The scheme went on for two years and eventually cost Freeney more than $20 million. It was finally revealed when he notified the FBI of his suspicisions. The resulting investigation eventually lead to Stern and Weinberg being jailed on federal charges, but Bock is still employed with BofA. Stern was sentenced to five years in jail, Weinberg only did six months.

Jeff Isaacs, who is one of the attorneys representing Freeney, describes the case as a “very sophisticated scheme.” According to Isaacs, Bank of America has refused to apologize for their actions or offer to compensate Freeney for his financial losses and that’s why he has decided to file suit against them.

In an emailed statement, BofA spokesman Bill Halldin denied any responsibility for the fraud.

“Although we sympathize with Mr. Freeney as the victim of a crime, the bank had nothing to do with the criminal scheme,” Halldin said. “The two people responsible for this wrongdoing have already been convicted. The primary wrongdoer never worked for the bank or any of its affiliates and the other person committed her criminal conduct after she left Merrill Lynch in 2010.”

According to Kerman Maddox of Dakota Communications, who is part of the team representing Freeney, his client trusted Bank of America with management of his money and unfortunately that trust was betrayed. Not only did Freeney lose millions but good people affiliated with his business ventures lost their jobs, he said.

Isaacs, a former federal prosecutor, said this is not the first time he has seen Bank of America accused of defrauding its customers.

“What BofA did to Dwight was not an exception,” Isaacs said. “It was part of a pattern. BofA has a corporate culture of misconduct. BofA has repeatedly been ordered to pay billions and billions of dollars in fines and restitution payments to the federal government and to tens of thousands of homeowners and investors, who have been hoodwinked by BofA. As a result, BofA has a terrible corporate reputation.”

Isaacs believes the BofA team deliberately targeted Freeney. NFL players are busy during the playing season and don’t have time to closely monitor their financial dealings, he said.

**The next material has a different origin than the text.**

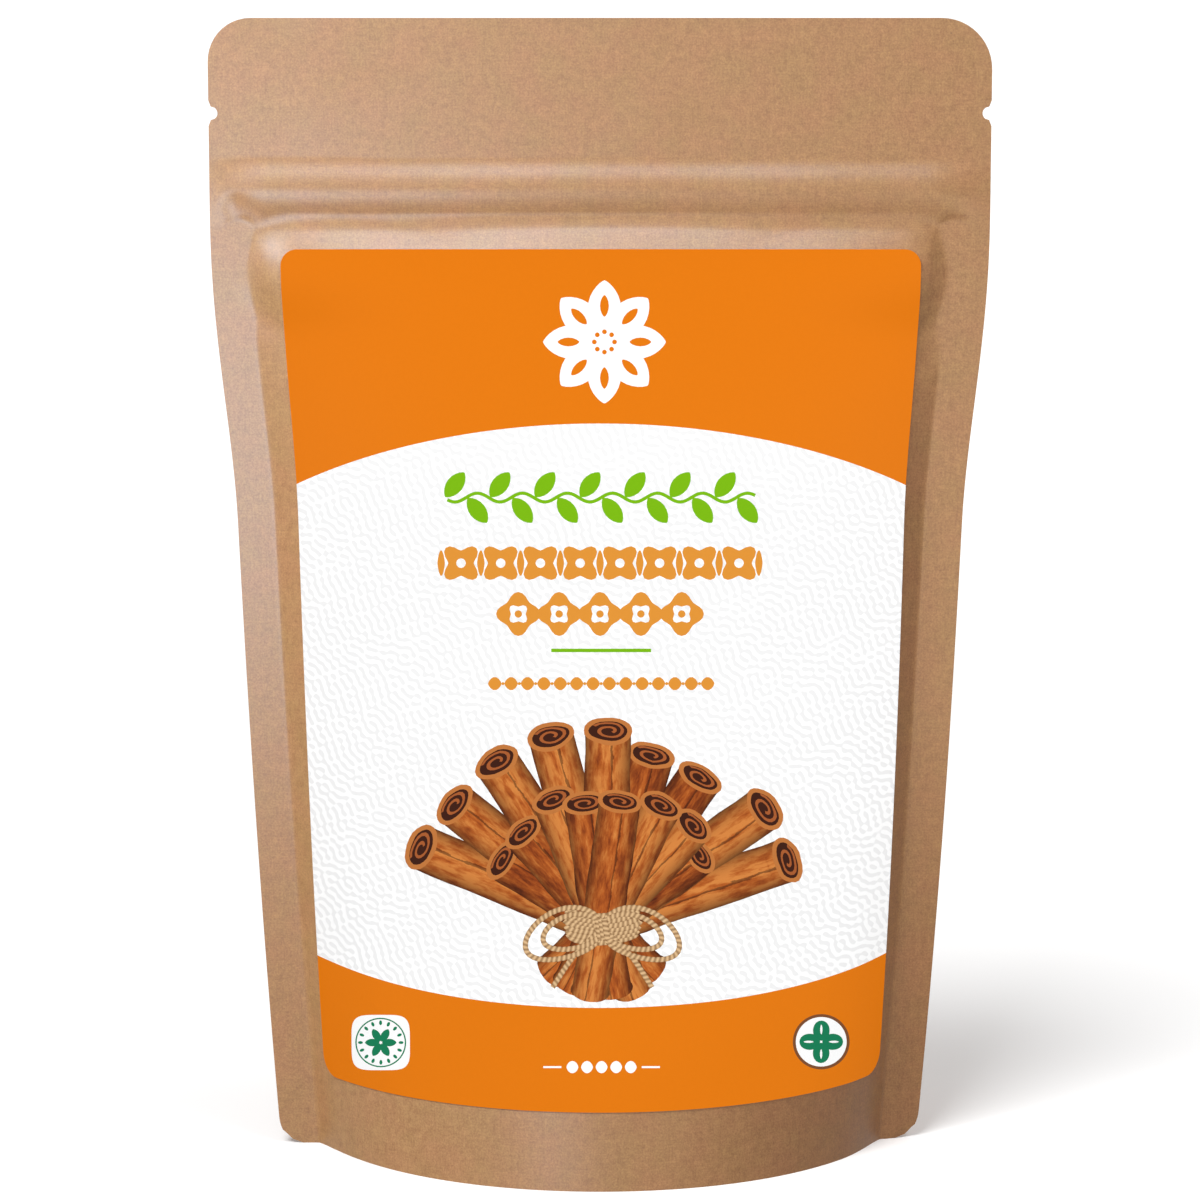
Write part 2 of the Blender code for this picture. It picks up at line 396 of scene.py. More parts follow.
def make_pouch(kraft):
    """Front and back of the bag, their cut edges, and the folded base, as one closed skin."""
    rows = paper_rows()
    half = paper_columns()
    fixed = half <= EDGE_CELLS_FROM
    places = []
    for z in rows:
        sides = []
        for sign in (-1, 1):
            squeeze = (half_width(z, sign) - EDGE_CELLS_FROM) / (WIDTH / 2 - EDGE_CELLS_FROM)
            sides.append(sign * np.where(fixed, half, EDGE_CELLS_FROM + (half - EDGE_CELLS_FROM) * squeeze))
        places.append(np.concatenate([sides[0][::-1], sides[1][1:]]))
    s = np.array(places)
    z = np.array(rows)[:, None] + 0.0 * s
    front, back = on_paper(s, z, -1), on_paper(s, z, 1)
    count = s.size
    front_numbers = np.arange(count).reshape(s.shape)
    back_numbers = front_numbers + count

    near, far = front[0], back[0]
    reach = (far[:, 1] - near[:, 1]) / 2
    rim = np.minimum(RIM, 0.4 * reach)
    middle = (far[:, 1] + near[:, 1]) / 2
    lift = FOLD_LIFT * np.clip(1.0 - (s[0] / FOLD_END) ** 4, 0.0, None)
    stations = np.sin(np.linspace(-math.pi / 2, math.pi / 2, FOLD_STATIONS))
    fold = []
    for station in stations:
        height = 0.0 * lift if abs(station) > 0.999 else lift * (1.0 - FOLD_SAG * (1.0 - station**2))
        fold.append(np.stack([near[:, 0], middle + station * (reach - rim), height], axis=-1))
    fold = np.array(fold)
    fold_numbers = np.arange(fold[..., 0].size).reshape(fold.shape[:2]) + 2 * count
    base = np.concatenate([back_numbers[:1], fold_numbers[::-1], front_numbers[:1]])

    faces = np.concatenate([
        grid_faces(front_numbers, True),
        grid_faces(back_numbers, False),
        grid_faces(np.stack([front_numbers[:, -1], back_numbers[:, -1]], axis=1), True),
        grid_faces(np.stack([front_numbers[:, 0], back_numbers[:, 0]], axis=1), False),
        grid_faces(np.stack([front_numbers[-1], back_numbers[-1]]), True),
        grid_faces(base, True),
    ])
    # The two ends of the base, under the side seals
    ends = []
    for column, outward in ((0, False), (-1, True)):
        ring = [int(base[row, column]) for row in range(base.shape[0])]
        ends.append(ring if outward else ring[::-1])
    corners = np.concatenate([front.reshape(-1, 3), back.reshape(-1, 3), fold.reshape(-1, 3)])
    pouch = make_mesh("kraft_pouch", corners, [list(f) for f in faces] + ends, [kraft])
    pouch.data.shade_smooth()
    pouch.data.set_sharp_from_angle(angle=math.radians(SHARP_FOLD))
    return pouch


# The plain white stage

STAGE_FRONT = -1.6
STAGE_BEND = 0.9
STAGE_RADIUS = 0.5
STAGE_TOP = 1.6
STAGE_HALF_WIDTH = 1.8
STAGE_STEPS = 16


def make_stage():
    """A sheet of backdrop paper: the floor curves up into the background."""
    profile = [(STAGE_FRONT, 0.0)]
    for step in range(STAGE_STEPS + 1):
        turn = math.pi / 2 * step / STAGE_STEPS
        rise = STAGE_RADIUS * (1.0 - math.cos(turn))
        profile.append((STAGE_BEND + STAGE_RADIUS * math.sin(turn), rise))
    profile.append((STAGE_BEND + STAGE_RADIUS, STAGE_TOP))
    corners = [(x, y, z) for y, z in profile for x in (-STAGE_HALF_WIDTH, STAGE_HALF_WIDTH)]
    faces = grid_faces(np.arange(len(corners)).reshape(-1, 2), True)
    floor = make_mesh("stage_sweep", corners, faces, [sweep_paper()])
    floor.data.shade_smooth()
    floor.visible_diffuse = False
    floor.visible_glossy = False
    return floor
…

They put their money in the hands of advisors and expect them to do the right thing.

“They thought they could get away with it, because they saw him (Freeney) as an easy mark,” Isaacs said.

Although Freeney has suffered a huge financial blow, he can still earn income through his playing career.

“Thank God I was still playing,” he said.

But his losses have caused him financial stress. He had to close down his restaurant and he still helps support his parents, his brother and an aunt. Freeney is frustrated and angry by BofA’s actions.

“I put my trust in BofA. I thought they were on my team,” Freeney said. “Instead BofA set out to defraud me of millions of dollars. In recent years, BofA’s practice of ripping off its customers has been exposed. Unfortunately, like a lot of other people, I learned too late about BofA’s record which has cost me and my family a lot of money and grief.”

Freeney decided to move forward with his lawsuit because he not only wants to recoup his money, but also wants to alert the public that big banks are not always safe investments. Isaacs said they are waiting for BofA to respond to their lawsuit, but expects they will tie the case up in litigation in the hope, Freeney eventually gets frustrated and gives up. Freeney said the public needs to know this kind of fraud could easily happen to them.

“This could happen to anybody,” Freeney said. “I was involved with Bank of America. I shouldn’t have to watch my money the way I am now.”

Professional athletes and entertainers are often targeted by unscrupulous financial advisers, who mismanage their money. Freeney said players need to have several independent advisors, CPAs, lawyers, etc., looking over their accounts. But it shouldn’t have to be that way, he said.

“The bank is supposed to do the right thing and do what they are supposed to do,” Freeney said.